How do you know when a siphon needs replacing? Simple, when you press the handle on the cistern, instead of lifting water to the top of the inverted U-shaped tube, the membrane just lets the water pass by and nothing happens by way of flushing. What happens if the water entering the cistern isn’t cold? Instead of lasting ten years, the membrane lasts three or four years. But why would the water not be cold? When the cold and hot water pipes in the system are too close together and the cold water pipe is heated by the hot water pipe!

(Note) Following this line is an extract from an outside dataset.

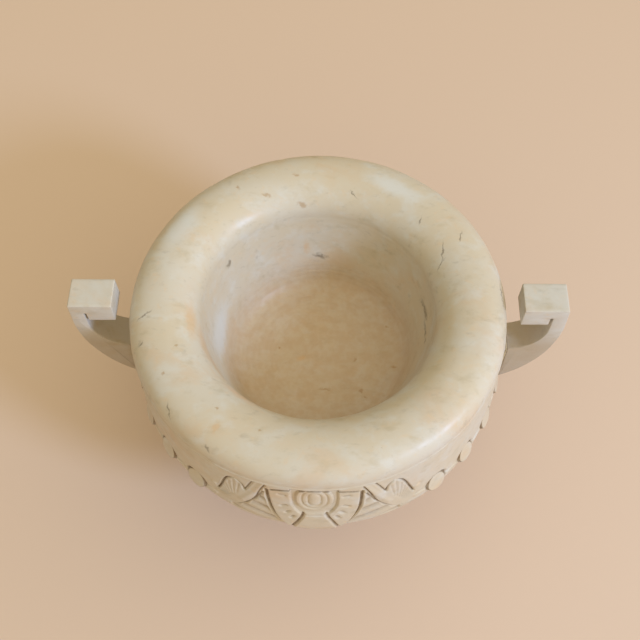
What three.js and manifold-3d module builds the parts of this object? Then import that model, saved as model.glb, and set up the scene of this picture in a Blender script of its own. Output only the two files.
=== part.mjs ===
// Marble urn with two handles, built in sections as a stone carver builds one.
// Millimetres, +Z up. The origin lies on the ground under the turning axis, and the front faces -Y.

import * as THREE from 'three';
import { mergeVertices } from 'three/addons/utils/BufferGeometryUtils.js';
import Module from 'manifold-3d';

const wasm = await Module();
wasm.setup();

// Clear space that neighbouring pieces keep
const jointGap = 0.3;

// Foot: round moulded base with a recess for the nut
const footRadius = 112;
const footHeight = 44;
const footPlinthHeight = 15;
const footRollRadius = 9;
const footRollInset = 3;
const footFilletHeight = 2;
const footTopRadius = 58;

// Stem: turned section with a hollow waist and a ring moulding under the bowl
const stemHeight = 30;
const stemWaistRadius = 37;
const stemFootSetback = 10;
const stemRingSetback = 2;
const stemRingHeight = 9;
const stemNeckInset = 6;
const waistShare = 0.6;

// Mortar beds between the sections
const beddingThickness = 2;
const beddingSetback = 4;

// Bowl: the rim sets the width, and the wall, the inside and the handles follow it
const rimRadius = 180;
const shoulderInset = 0.8;
const shoulderDrop = 7;
const bellySwell = 3.6;
const bellyDrop = 90;
const bowlDepthBelowBelly = 84;
const bowlSeatRadius = 58;

// Rolled lip of the rim
const lipCrestInset = 29;
const lipCrestRise = 20.5;
const lipInnerWidth = 38;
const lipInnerDrop = 30;
const lipStartAngle = -8;
const throatStartAngle = 105;

// Inside of the bowl, from the throat down the leaning wall to a nearly flat floor
const wallLean = 19.6;
const wallHollow = 2;
const floorCornerDrop = 83;
const floorFilletWidth = 13.4;
const floorFilletDrop = 11;
const floorDish = 5;

// Handles: square block on top, saw slit behind it, arm bent in to the bowl, flat seat on the bowl
const handleDepth = 30.6;
const seatProud = 3.8;
const fingerGap = 34;
const armThickness = 14.5;
const blockWidth = 41.8;
const blockHeight = 25.8;
const blockTopRise = 25;
const blockSetback = 1.3;
const slitWidth = 2;
const slitHeight = 12;
const innerBendBelowBlock = 11.2;
const innerBendRadius = 41;
const outerBendBelowBlock = 6.2;
const outerBendWidth = 86;
const outerBendHeight = 119;

// Adhesive beds and dowels of the handles
const handleBedThickness = 1.4;
const handleBedSetback = 2.5;
const dowelRadius = 4;
const dowelDepthInBowl = 30;
const dowelDepthInHandle = 12;
const upperDowelBelowRootTop = 11.5;
const lowerDowelAboveRootBottom = 24;

// Metal rod, washer and nut through the foot and the stem
const rodRadius = 8;
const rodDepthInBowl = 38;
const rodBoreClearance = 0.8;
const rodEndBelowNut = 4;
const nutSides = 6;
const nutAcrossCorners = 30;
const nutHeight = 12;
const washerRadius = 21;
const washerThickness = 3;
const recessClearance = 3;
const nutRecessDepth = 22;

// Carved festoon, cut into the wall: each form stands in a groove of this width and depth
const grooveWidth = 3;
const grooveDepth = 3.5;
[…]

This design of flushing mechanism is, I believe, peculiar to the UK. It has advantages such as it’s inexpensive, and is leak-proof when it fails. But the down-side is it’s horribly expensive to replace a bit of membrane.
Flapper Valves
I discovered an alternative to the siphon flushing mechanism recently. This is common in North America and Europe and has now been introduced into the UK. The principle is much simpler: when you depress the flush handle (or button) on the cistern, a flapper valve is opened which allows the water in the cistern to fall, under gravity, into the bowl. The advantages are there is no flimsy membrane to wear out, and the flap can be replaced without draining and dismantling the cistern. A secondary advantage is that the pressure of a finger can activate the flush, because you are not lifting water, just opening a flap. The downside is that if the flap wears and starts to leak, it will not be immediately obvious because the water will drain into the toilet bowl.
This came as a revelation to me. I fitted one recently, in a couple of hours, and am now freed from the tyranny of plumbers, mental and physical scars, siphons and broken membranes! (The ball cock has also been replaced with a compact float that fits into the cistern without hours of fiddling and adjustments). I commend this to UK toilets everywhere.